Prelude Op.28 No.15 “Raindrop”    F. Chopin (1810-1849)

This last week as pondered Martin Luther King, Albert Schweitzer and the Saints in general, and this week’s Gospel text in which a completely unknown Jesus walks into a synagogue and blasts them out of the pews with His message: “The great prophecies for which you have been waiting for centuries? Ta da! That’s ME!” — once again I am brought face to face with the paradoxical relationship between ‘greatness/strength’ and ‘poverty/weakness’ which pervades the New Testament.

For all the attention that ‘weakness/poverty’ gets in the New Testament and in Christian thinking in general, in the end it is still the Greatest of the Greatest that is at the very heart of Christianity, namely: Jesus the Christ, King of Kings and Lord of Lords. It is His great power & authority which heals the blind, deaf and lame. It is from His great mind that the Sermon on the Mount flows. It is by His great Love and Selflessness that the Cross is possible.

One could object: “He was the Christ, and thus great things which were possible to Him are simply beyond a mere mortal like myself.” Yet Jesus Himself says: “Truly, truly, I say to you, he who believes in Me, the works that I do, he will do also; and greater works than these he will do.” (Jn.14:12)

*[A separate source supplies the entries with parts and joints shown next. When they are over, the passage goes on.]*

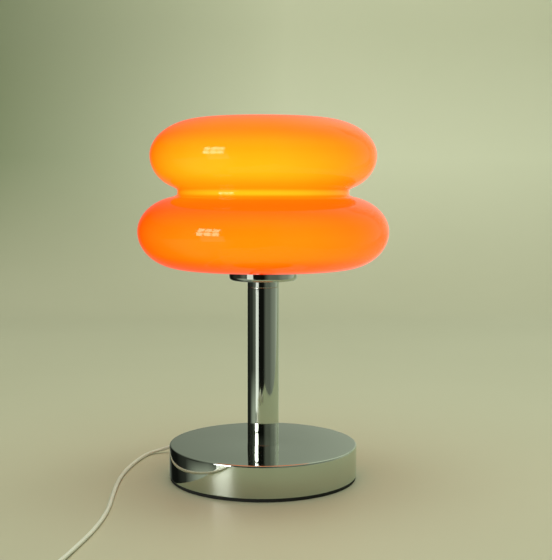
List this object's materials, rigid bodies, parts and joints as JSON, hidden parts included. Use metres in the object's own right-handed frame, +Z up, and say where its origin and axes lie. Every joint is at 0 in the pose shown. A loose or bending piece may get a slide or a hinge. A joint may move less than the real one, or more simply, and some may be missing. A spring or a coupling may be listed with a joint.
{
  "type": "table lamp",
  "caption": "Table lamp with a lit two-lobed orange glass shade on a slim chrome stem and a low round chrome base, with a thin white cord.",
  "frame": {"origin": "centre of the foot pad's underside", "axes": "+Z up along the stem, -Y towards the front; the cord leaves at the back left"},
  "size_m": [0.2342, 0.3963, 0.286],
  "materials": {
    "black_foam": "closed-cell foam foot",
    "chrome": "polished chrome plate",
    "zinc_steel": "zinc plated steel",
    "cast_iron": "raw casting",
    "black_plastic": "moulded",
    "white_plastic": "moulded",
    "cord_white": "soft PVC jacket",
    "brass": "bright",
    "clear_rubber": "translucent silicone",
    "orange_glass": "blown orange glass, lit from inside",
    "ceramic": "steatite",
    "wire_red": "wire insulation",
    "wire_black": "wire insulation",
    "nickel": "nickel plate",
    "bulb_white": "moulded",
    "board_white": "white solder mask on aluminium",
    "led_yellow": "phosphor",
    "opal": "opal diffuser, lit",
    "tie_black": "hook and loop strap"
  },
  "bodies": {
    "lamp": {"foot_pad": "black_foam", "base_cover": "chrome", "bottom_plate": "zinc_steel", "base_weight": "cast_iron", "plate_screws": "zinc_steel", "clamp_strap": "black_plastic", "clamp_screws": "zinc_steel", "cord_bushing": "white_plastic", "cord_inner": "cord_white", "threaded_rod": "zinc_steel", "flat_washer": "zinc_steel", "lock_washer": "zinc_steel", "stem_nut": "zinc_steel", "gallery_nut": "brass", "stem_tube": "chrome", "lower_bush": "black_plastic", "stem_collar": "chrome", "gallery_cup": "chrome", "shade_gasket": "clear_rubber", "set_screws": "zinc_steel", "holder_cap": "black_plastic", "holder_sleeve": "black_plastic", "holder_core": "ceramic", "terminal_screws": "brass", "screw_shell": "brass", "centre_contact": "brass", "wire_positive": "wire_red", "wire_negative": "wire_black", "cord": "cord_white", "cord_link": "cord_white", "cord_tail": "cord_white", "cord_coil": "cord_white", "coil_tie": "tie_black", "switch_lower_shell": "white_plastic", "switch_upper_shell": "white_plastic", "switch_screws": "zinc_steel", "switch_contacts": "brass", "plug_relief": "white_plastic", "plug_body": "white_plastic", "plug_shell": "nickel", "plug_tongue": "white_plastic", "plug_contacts": "brass"},
    "shade": {"glass_shade": "orange_glass"},
    "bulb_lift": {"bulb_tip": "nickel"},
    "bulb": {"bulb_insulator": "black_plastic", "bulb_cap": "nickel", "bulb_housing": "bulb_white", "led_board": "board_white", "led_chips": "led_yellow", "bulb_globe": "opal"},
    "rocker": {"switch_rocker": "white_plastic"}
  },
  "joints": [
    {"name": "shade_lift", "type": "slide", "parent": "lamp", "child": "shade", "axis": [0, 0, 1], "range_m": [0, 0.1]},
    {"name": "bulb_rise", "type": "slide", "parent": "lamp", "child": "bulb_lift", "axis": [0, 0, 1], "range_m": [0, 0.0142]},
    {"name": "bulb_turn", "type": "hinge", "parent": "bulb_lift", "child": "bulb", "pos_m": [0, 0, 0.2], "axis": [0, 0, 1], "range_deg": [0, 1800]},
    {"name": "switch_rocker_tilt", "type": "hinge", "parent": "lamp", "child": "rocker", "pos_m": [-0.1265, -0.252, 0.0094], "axis": [-1, 0, 0], "range_deg": [0, 14]}
  ],
  "couplings": [
    {"joint": "bulb_rise", "follows": "bulb_turn", "m_per_rad": 0.00044882}
  ]
}
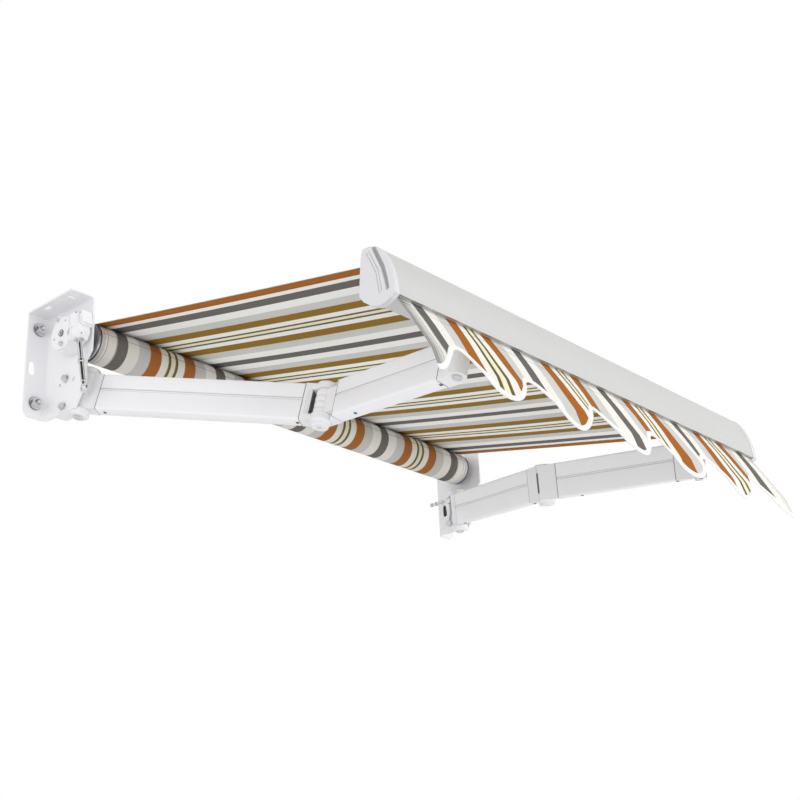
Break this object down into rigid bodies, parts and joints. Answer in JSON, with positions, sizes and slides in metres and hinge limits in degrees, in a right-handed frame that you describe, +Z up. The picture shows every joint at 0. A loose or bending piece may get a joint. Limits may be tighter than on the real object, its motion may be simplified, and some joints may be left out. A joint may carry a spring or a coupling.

It is not weakness and ignorance that can address the problems we face as a society. It is not a benighted homeless person who can do something about Civil Rights, but the greatness of a Martin Luther King. As grateful as I am that someone flips burgers at McDonalds for my benefit, it wasn’t a burger flipper but a thriving theologian, philosopher, scholar and concert musician who turned his back on worldly success and become a medical doctor, founding and funding a hospital in Africa (Albert Schweitzer).

It is not our infirmities, but the strengths God gave us which make it possible for us to be of service to this broken world — strengths in which we should neither take personal credit (on what basis?) nor be ashamed (put under a bushel), strengths which are simply to be put to His service without further thought.

For every Scripture about how weak and sinful we are, there is another about how we are created in His image and likeness, and “I can do all things through Him who strengthens me.” What could be greater than that? (Once again, paradox seems to characterize great theological truth.)

After all, a Loving Parent is of course there for Her children when they are hurt, but what She really wants is to see Her children grow and fully realize their potential.